◆ Instructions for the task
Please find all lines in the data that hold the string "FreeCAD" and copy them.

------ Records shown ------

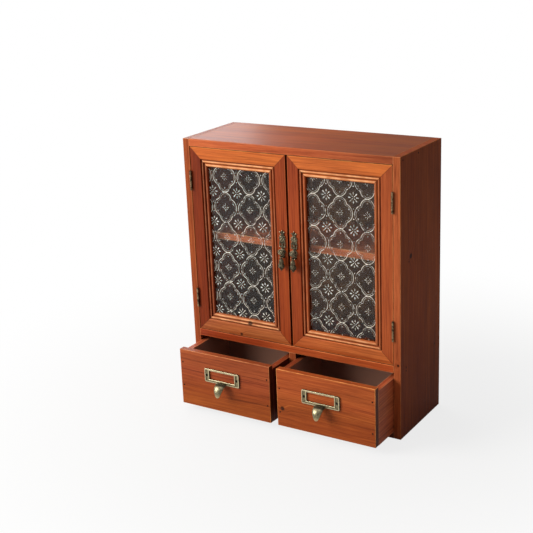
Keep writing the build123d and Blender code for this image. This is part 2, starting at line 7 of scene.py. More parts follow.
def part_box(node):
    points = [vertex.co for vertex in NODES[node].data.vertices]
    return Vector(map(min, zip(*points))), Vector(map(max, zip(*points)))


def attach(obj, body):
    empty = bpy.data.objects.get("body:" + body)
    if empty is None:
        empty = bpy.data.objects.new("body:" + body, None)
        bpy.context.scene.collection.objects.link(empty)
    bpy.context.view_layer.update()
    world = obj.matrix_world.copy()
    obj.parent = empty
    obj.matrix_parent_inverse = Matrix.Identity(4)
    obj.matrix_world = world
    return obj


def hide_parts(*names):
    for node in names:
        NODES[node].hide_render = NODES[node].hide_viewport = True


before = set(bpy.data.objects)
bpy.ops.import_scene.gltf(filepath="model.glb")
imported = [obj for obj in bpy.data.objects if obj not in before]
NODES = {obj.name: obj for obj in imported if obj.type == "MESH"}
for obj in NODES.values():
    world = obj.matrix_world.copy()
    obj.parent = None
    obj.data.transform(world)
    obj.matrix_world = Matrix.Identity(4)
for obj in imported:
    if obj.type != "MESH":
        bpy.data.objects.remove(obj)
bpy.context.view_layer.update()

# Desktop cabinet in stained pine: finishes on the carcass boards, the glazed doors and the drawers,
# and the cast pulls and pressed glass that stand for their plain solids. Metres throughout.

MM = 0.001
bpy.ops.object.select_all(action="DESELECT")


# ---- Shader arithmetic ------------------------------------------------------------------------


class Value:
    """One output of a finish's shader nodes, which takes part in sums."""

    def __init__(self, finish, socket):
        self.finish = finish
        self.socket = socket

    def output(self, index):
        """Another output of the same node."""
        return Value(self.finish, self.socket.node.outputs[index])

    def math(self, operation, first, second=0.0):
        return self.finish.node("Math", {"operation": operation}, {0: first, 1: second})

    def __add__(self, other):
        return self.math("ADD", self, other)

    def __radd__(self, other):
        return self.math("ADD", other, self)

    def __sub__(self, other):
        return self.math("SUBTRACT", self, other)

    def __rsub__(self, other):
        return self.math("SUBTRACT", other, self)

    def __mul__(self, other):
        return self.math("MULTIPLY", self, other)

    def __rmul__(self, other):
        return self.math("MULTIPLY", other, self)

    def __abs__(self):
        return self.math("ABSOLUTE", self)

    def __neg__(self):
        return self.math("MULTIPLY", self, -1.0)

    def at_most(self, other):
        return self.math("MINIMUM", self, other)

    def fade(self, start, end, low=0.0, high=1.0):
        """Smooth change from low at start to high at end."""
        settings = {"interpolation_type": "SMOOTHSTEP"}
        return self.finish.node("MapRange", settings, {0: self, 1: start, 2: end, 3: low, 4: high})


class Finish:
    """A material under way: nodes are added in order and end in its surface."""

    def __init__(self, name, owner=None):
        self.material = owner or bpy.data.materials.new(name)
        self.material.use_nodes = True
        self.tree = self.material.node_tree
        self.tree.nodes.clear()

    def node(self, kind, settings=None, sockets=None, output=0):
        """Add a node: its settings first, then the values or links of its sockets."""
        made = self.tree.nodes.new("ShaderNode" + kind)
        for name, value in (settings or {}).items():
            if name == "stops":
                self.place_stops(made.color_ramp.elements, value)
            else:
                setattr(made, name, value)
        for name, value in (sockets or {}).items():
            if isinstance(value, Value):
                self.tree.links.new(value.socket, made.inputs[name])
            else:
                made.inputs[name].default_value = value
        return Value(self, made.outputs[output]) if made.outputs else None

    def place_stops(self, elements, stops):
        """Give a ramp its stops, each a place and a colour or grey."""
        for index, (place, colour) in enumerate(stops):
            stop = elements[index] if index < 2 else elements.new(place)
            stop.position = place
            stop.color = colour if isinstance(colour, tuple) else (colour, colour, colour, 1)

    def place(self):
        """Object coordinates."""
        return self.node("TexCoord", output=3)

    def axes(self, vector):
        """The three numbers of a vector."""
        first = self.node("SeparateXYZ", {}, {0: vector})
        return first, first.output(1), first.output(2)

    def vector(self, x, y, z):
        return self.node("CombineXYZ", {}, {0: x, 1: y, 2: z})

    def noise(self, vector, scale, detail=2.0, rough=0.5):
        sockets = {"Vector": vector, "Scale": scale, "Detail": detail, "Roughness": rough}
        return self.node("TexNoise", {}, sockets)

    def ramp(self, value, stops):
        return self.node("ValToRGB", {"stops": stops}, {0: value})

    def blend(self, factor, first, second, kind="MIX"):
        """Mix of two colours."""
        settings = {"data_type": "RGBA", "blend_type": kind}
        return self.node("Mix", settings, {0: factor, 6: first, 7: second}, output=2)

    def bump(self, height, distance, strength):
        return self.node("Bump", {}, {"Height": height, "Distance": distance, "Strength": strength})

    def surface(self, sockets):
        """Principled surface, which ends the material."""
        shader = self.node("BsdfPrincipled", {}, sockets)
        self.node("OutputMaterial", {}, {0: shader})
        return self.material

    def wear(self, node):
        """The finished material goes on a CAD piece."""
        NODES[node].data.materials.clear()
        NODES[node].data.materials.append(self.material)


def shade(colour, tone=(1, 1, 1)):
    """Colour with alpha, made lighter or darker channel by channel."""
    return tuple(min(channel * part, 1.0) for channel, part in zip(colour, tone)) + (1.0,)


# ---- Stained pine -----------------------------------------------------------------------------

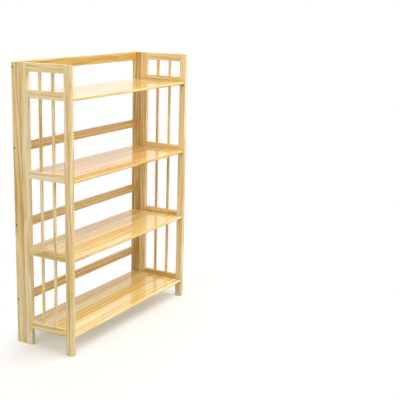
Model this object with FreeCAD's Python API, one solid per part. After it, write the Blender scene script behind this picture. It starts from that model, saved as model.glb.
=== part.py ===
import FreeCAD, Part
import os

# Folding bookcase: two slatted side frames hinged to a back frame, and four shelves that swing up on pins.
# Millimetres. +X right, +Y to the back, +Z up; the origin is the middle of the footprint, on the floor.

# Overall
width = 900.0
height = 1200.0
depth = 300.0

# Posts of the side frames and of the back frame
stock = 20.0                 # thickness of every post, along X
side_post_width = 33.0       # along Y
back_post_depth = 46.0       # along Y
hinge_gap = 1.6              # open joint between a back post and its side frame
post_edge = 1.6              # easing of the long edges

# Rails and slats of the side frames
rail_thickness = 18.0
rail_height = 33.0
top_rail_height = 34.0
rail_edge = 1.2
slats_per_bay = 2
slat_width = 12.5
slat_thickness = 7.0
slat_edge = 0.8
slat_tenon = 6.0             # length of slat let into each rail
tenon_clearance = 0.1        # on each side of a tenon
frame_dowel_radius = 3.0
frame_dowel_length = 32.0
frame_dowel_offset = 9.0     # above and below the middle of a rail
dowel_clearance = 0.1

# Shelves
shelf_count = 4
lowest_shelf_underside = 76.0
top_bay_height = 73.0        # between the top rail and the uppermost shelf's rail
shelf_thickness = 12.0
shelf_end_gap = 3.5          # between a shelf's end and the side frame
shelf_front_setback = 2.0
shelf_front_edge = 3.0       # rounding of the front edge
shelf_rear_edge = 1.5        # rounding of the rear edge
shelf_behind_pivot = 17.0    # from the pivot to the rear edge
pivot_behind_hinge = 11.8    # shelf pivot behind the axis of the side frame's hinges
pivot_pin_radius = 3.0
pivot_pin_in_shelf = 16.0
pivot_pin_in_post = 11.0
pivot_clearance = 0.1

# Back rails, one above each shelf, the topmost flush with the tops of the posts
back_top_rail_height = 40.0
back_rail_height = 36.0
back_rail_drop = 4.5         # of the lower rails below whole shelf pitches under the top of the posts
back_rail_thickness = 16.0
back_rail_screw_length = 52.0
back_rail_screw_radius = 2.2
screw_head_radius = 4.2
screw_head_height = 3.0
screw_sink = 0.4             # head below the wood's face
screw_slot_width = 1.1
screw_slot_depth = 1.0
screw_clearance = 0.1
screw_tip_room = 1.0         # depth of a hole beyond the tip of its screw
back_dowel_radius = 3.0
back_dowel_length = 30.0
back_dowel_offset = 10.0

# Butt hinges, one below each of the three upper shelves, on both sides
hinge_length = 40.0
hinge_below_shelf = 16.0     # top of a hinge below the shelf's underside
hinge_leaf_thickness = 1.2
hinge_leaf_gap = 0.2         # between the closed leaves
hinge_leaf_reach = 17.0      # from the axis to the far edge of a leaf
hinge_barrel_radius = 3.0
hinge_pin_radius = 1.3
hinge_pin_clearance = 0.1
hinge_knuckle_gap = 0.4
hinge_screw_radius = 1.4
hinge_screw_length = 14.0
hinge_screw_head = 2.6
hinge_screw_spacing = 22.0

# Shelf supports: steel angles on the front posts
support_width = 14.0         # along Y
support_setback = 8.0        # behind the front face of the post
support_reach = 8.0          # under the shelf, from the post's inner face
support_drop = 9.0           # height of the leaf on the post
support_thickness = 1.6
support_clearance = 0.4      # under the shelf
support_screw_radius = 1.4
support_screw_length = 12.0
support_screw_head = 2.6
support_screw_head_height = 1.0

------

◆ Worked solution
Model this object with FreeCAD's Python API, one solid per part. After it, write the Blender scene script behind this picture. It starts from that model, saved as model.glb.
import FreeCAD, Part